Farouk Miah, an analyst at NCB Capital in the Saudi capital Riyadh, said Mideast traders are concerned that debt problems in the West could cut demand for crude and drag on oil-dependent economies in the region.

“There’s a renewed concern about the US debt situation and the European debt situation,” he said. “A lot of people were expecting a downgrade. I think the bigger concern is the oil price falling” because of slumping demand, he added.
If the downgrade drives the value of the dollar lower, big Mideast economies such as Saudi Arabia and the United Arab Emirates that peg their currencies to the greenback could also suffer from higher import costs, Miah said.
Saudi Arabia’s stock market was the only one in the region to open Saturday. The Tadawul’s main index edged slightly higher Sunday, creeping up a tenth of a point following the previous day’s rout.
Miah attributed the small uptick to day traders looking to make a quick profit, not a sign of renewed confidence. He expects Mideast markets to slump further if other global markets tumble on the US debt downgrade.

In Israel, the Tel Aviv Stock Exchange delayed the start of the week’s first session after pre-market trade showed the benchmark index dropping more than 6 percent because of concerns over the US debt rating cut.
Exchange spokeswoman Idit Yaaron said the start was pushed back by 45 minutes “so market players will have time to react logically and not under pressure.”
The country’s benchmark TA-25 index plunged 7 percent to close at 1,074 points.
Oman’s index ended at a two-year low, down 1.9 percent at 5,651 percent. Bahrain fell 0.33 percent to 1,277 percent while Abu Dhabi ended at a May 26 low, down 2.5 percent. Kuwait ended 1.6 percent lower at 5,968 points.
“The global story is looking increasingly less optimistic, and at the same time you have equity markets here that have been relatively less volatile for a considerable stretch,” says Akram Annous, Dubai-based MENA strategist at Al Mal Capital.

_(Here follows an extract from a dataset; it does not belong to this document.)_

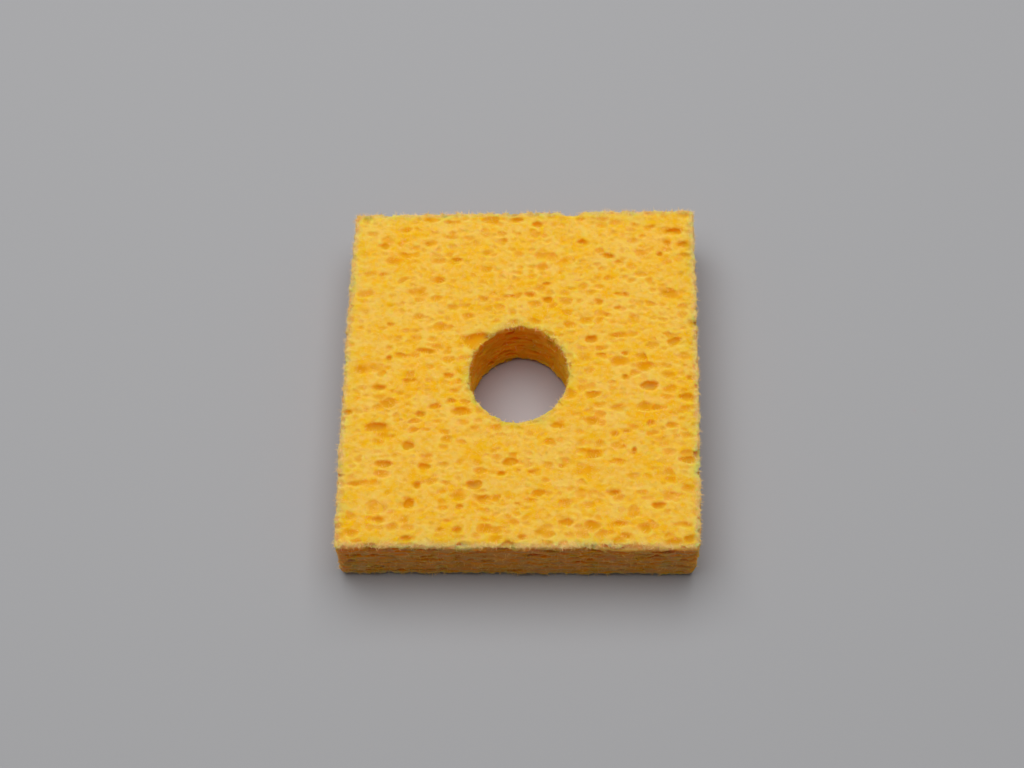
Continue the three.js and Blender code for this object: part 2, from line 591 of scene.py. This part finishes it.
def foam_tree():
    """The whole sponge: the die-cut depth less the pores and the felt's roughness, meshed in even voxels."""
    number = "NodeSocketFloat"
    tree, given, result = new_tree(
        "cellulose_foam",
        [
            ("Geometry", "NodeSocketGeometry", None),
            ("Voxel", number, VOXEL),
            ("Pore Reach", number, PORE_REACH),
            ("Felt Roughness", number, 0.42),
            ("Rim Raggedness", number, 2.5),
            ("Layer Relief", number, 1.0),
            ("Outline Warp", number, 0.9),
            ("Rim Softness", number, 0.3),
            ("Pore Warp", number, 1.0),
            ("Pore Lean", number, 0.35),
            ("Listed Pores", "NodeSocketObject", None),
            ("Material", "NodeSocketMaterial", None),
        ],
        [("Geometry", "NodeSocketGeometry")],
    )
    given_at = given.outputs
    position = add(tree, "GeometryNodeInputPosition")

    warp_noise = add(tree, "ShaderNodeTexNoise", {"Vector": position, "Scale": 0.55, "Detail": 1.5})
    warp_centred = add(
        tree,
        "ShaderNodeVectorMath",
        {0: warp_noise.outputs["Color"], 1: (0.5, 0.5, 0.5)},
        operation="SUBTRACT",
    )
    warp = add(
        tree, "ShaderNodeVectorMath", {0: warp_centred, "Scale": given_at["Pore Warp"]}, operation="SCALE"
    )
    warped = add(tree, "ShaderNodeVectorMath", {0: position, 1: warp}, operation="ADD")
    level_warp = add(
        tree, "ShaderNodeVectorMath", {0: warp_centred, 1: (1.0, 1.0, 0.3)}, operation="MULTIPLY"
    )
    edge_warp = add(
        tree, "ShaderNodeVectorMath", {0: level_warp, "Scale": given_at["Outline Warp"]}, operation="SCALE"
    )
    outline_place = add(tree, "ShaderNodeVectorMath", {0: position, 1: edge_warp}, operation="ADD")
    below_face = add(tree, "GeometryNodeGroup", node_tree=outline_tree())
    tree.links.new(outline_place.outputs[0], below_face.inputs["Position"])

    felt_place = add(tree, "ShaderNodeVectorMath", {0: position, 1: (0.85, 1.0, 1.4)}, operation="MULTIPLY")
    felt = add(
        tree, "ShaderNodeTexNoise", {"Vector": felt_place, "Scale": 1.3, "Detail": 2.5, "Roughness": 0.6}
    )
    felt_centred = add(tree, "ShaderNodeMath", {0: felt.outputs["Fac"], 1: 0.42}, operation="SUBTRACT")
    roughness = add(
        tree, "ShaderNodeMath", {0: felt_centred, 1: given_at["Felt Roughness"]}, operation="MULTIPLY"
    )
    ragged = add(
        tree,
        "ShaderNodeMapRange",
        {
            "Value": below_face.outputs["From Rim"],
            "From Max": 1.3,
            "To Min": given_at["Rim Raggedness"],
            "To Max": 1.0,
        },
    )
    fuzz = add(tree, "ShaderNodeMath", {0: roughness, 1: ragged}, operation="MULTIPLY")
    layer_place = add(tree, "ShaderNodeVectorMath", {0: position, 1: (0.24, 0.24, 1.5)}, operation="MULTIPLY")
    layers = add(tree, "ShaderNodeTexNoise", {"Vector": layer_place, "Scale": 1.0, "Detail": 2.0})
    layers_centred = add(tree, "ShaderNodeMath", {0: layers.outputs["Fac"], 1: 0.46}, operation="SUBTRACT")
    on_wall = add(
        tree,
        "ShaderNodeMapRange",
        {
            "Value": below_face.outputs["From Faces"],
            "From Min": 0.3,
            "From Max": 1.5,
            "To Max": given_at["Layer Relief"],
        },
    )
    relief = add(tree, "ShaderNodeMath", {0: layers_centred, 1: on_wall}, operation="MULTIPLY")
    taken = add(tree, "ShaderNodeMath", {0: fuzz, 1: relief}, operation="ADD")
    solid = add(tree, "ShaderNodeMath", {0: below_face, 1: taken}, operation="SUBTRACT")

    voids = merged_voids(tree, pore_tree(), WALL_PORES, {"Position": warped})
    past_reach = add(
        tree,
        "ShaderNodeMath",
        {0: below_face.outputs["From Walls"], 1: given_at["Pore Reach"]},
        operation="SUBTRACT",
    )
    too_deep = add(tree, "ShaderNodeMath", {0: past_reach, 1: 0.0}, operation="MAXIMUM")
    in_walls = add(tree, "ShaderNodeMath", {0: voids, 1: too_deep}, operation="SUBTRACT")

    # the voids under the faces lean back, so that each has a steep back wall and an easy slope in front
    pushed_back = add(
        tree,
        "ShaderNodeMath",
        {0: below_face.outputs["From Faces"], 1: given_at["Pore Lean"]},
        operation="MULTIPLY",
    )
    shift = add(tree, "ShaderNodeCombineXYZ", {"Y": pushed_back})
    leaning = add(tree, "ShaderNodeVectorMath", {0: warped, 1: shift}, operation="SUBTRACT")
    on_face = {"Position": leaning, "Below Face": below_face.outputs["From Faces"]}
    in_faces = merged_voids(tree, bowl_tree(), FACE_BOWLS, on_face)
    scattered = add(tree, "ShaderNodeMath", {0: in_walls, 1: in_faces, 2: 0.1}, operation="SMOOTH_MAX")

    listed = add(tree, "GeometryNodeGroup", node_tree=listed_pore_tree())
    points = add(tree, "GeometryNodeObjectInfo", {"Object": given_at["Listed Pores"]})
    tree.links.new(leaning.outputs[0], listed.inputs["Position"])
    tree.links.new(points.outputs["Geometry"], listed.inputs["Points"])
    all_voids = add(tree, "ShaderNodeMath", {0: scattered, 1: listed, 2: 0.15}, operation="SMOOTH_MAX")
    wall = add(tree, "ShaderNodeMath", {0: all_voids, 1: -1.0}, operation="MULTIPLY")
    foam = add(
        tree, "ShaderNodeMath", {0: solid, 1: wall, 2: given_at["Rim Softness"]}, operation="SMOOTH_MIN"
    )
    density = add(tree, "ShaderNodeMath", {0: foam, 1: 0.5}, operation="ADD", use_clamp=True)

    margin = 2 * VOXEL
    low = LOW - Vector((margin,) * 3)
    high = HIGH + Vector((margin,) * 3)
    counts = [int((b - a) / VOXEL) + 1 for a, b in zip(low, high)]
    block = add(
        tree,
        "GeometryNodeVolumeCube",
        {
            "Density": density,
            "Min": low,
            "Max": high,
            "Resolution X": counts[0],
            "Resolution Y": counts[1],
            "Resolution Z": counts[2],
        },
    )
    skin = add(
        tree,
        "GeometryNodeVolumeToMesh",
        {"Volume": block, "Threshold": 0.5, "Adaptivity": 0.0},
        resolution_mode="GRID",
    )
    island = add(tree, "GeometryNodeInputMeshIsland").outputs["Island Index"]
    island_size = add(tree, "GeometryNodeAccumulateField", {"Value": 1.0, "Group ID": island})
    is_sealed = add(
        tree,
        "FunctionNodeCompare",
        {0: island_size.outputs["Total"], 1: SMALLEST_SKIN},
        operation="LESS_THAN",
    )
    one_skin = add(tree, "GeometryNodeDeleteGeometry", {"Geometry": skin, "Selection": is_sealed})
    marks = (
        ("depth_mm", "Below Face"),
        ("rim_mm", "From Rim"),
        ("sheet_face_mm", "From Faces"),
        ("hole_mm", "From Hole"),
    )
    marked = one_skin
    for name, source in marks:
        marked = add(
            tree,
            "GeometryNodeStoreNamedAttribute",
            {"Geometry": marked, "Name": name, "Value": below_face.outputs[source]},
            data_type="FLOAT",
        )
    in_metres = add(tree, "GeometryNodeTransform", {"Geometry": marked, "Scale": (MM, MM, MM)})
    resting = resting_on_floor(tree, in_metres)
    smooth = add(tree, "GeometryNodeSetShadeSmooth", {"Geometry": resting})
    realised = add(tree, "GeometryNodeRealizeInstances", {"Geometry": smooth})
    finished = add(
        tree, "GeometryNodeSetMaterial", {"Geometry": realised, "Material": given_at["Material"]}
    )
    tree.links.new(finished.outputs[0], result.inputs["Geometry"])
    return tree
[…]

“That’s probably going to start to change now, and I think the majority of the risk is in Saudi Arabia and Qatar’s markets because they are more leveraged to the (emerging market) growth story.”
Qatar’s benchmark closed at its lowest level since June 27, down 2.5 percent at 8,277 points. Saudi Arabia’s index ended up 0.08 percent at 6,078 points.
“Today is a stemming of the bleeding, but things are still unknown. There are a lot of questions, on how the downgrade could affect the Saudi development plan,” said a Riyadh-based fund manager who asked not to be identified.
Saudi Arabia has pledged to spend up to $400 billion in the five years to 2013 to upgrade its infrastructure and has a plan to build economic and industrial cities to create new jobs.
Investors were eyeing Monday’s opening of global markets with trepidation. Regional bond prices had begun to ease on Friday and a further sell-off is expected.
The spread on HSBC/Nasdaq Dubai’s Middle East bonds and sukuk index widened about 30 basis points between Aug 3 to 5.

“Shorter-dated local bonds and sukuk should hold up relatively well because of local demand,” said Nick Stadtmiller, fixed income analyst at Emirates NBD in Dubai. “But longer-dated bonds will have a harder time, as international investors are key buyers of this paper.”
The US dollar may weaken and Treasury yields rise when Asian markets reopen on Monday, though any selling in response to the U.S downgrade is likely to be tempered by the escalating crisis in the euro zone. The European Central Bank was slated to discuss the debt crisis in an evening conference call
“The US market will continue to attract liquidity. It is more sophisticated and more technology driven and it will always be attractive,” said CAPM’s Yasin. “We don’t have that in our markets and it’s going to be a tough ride going forward.”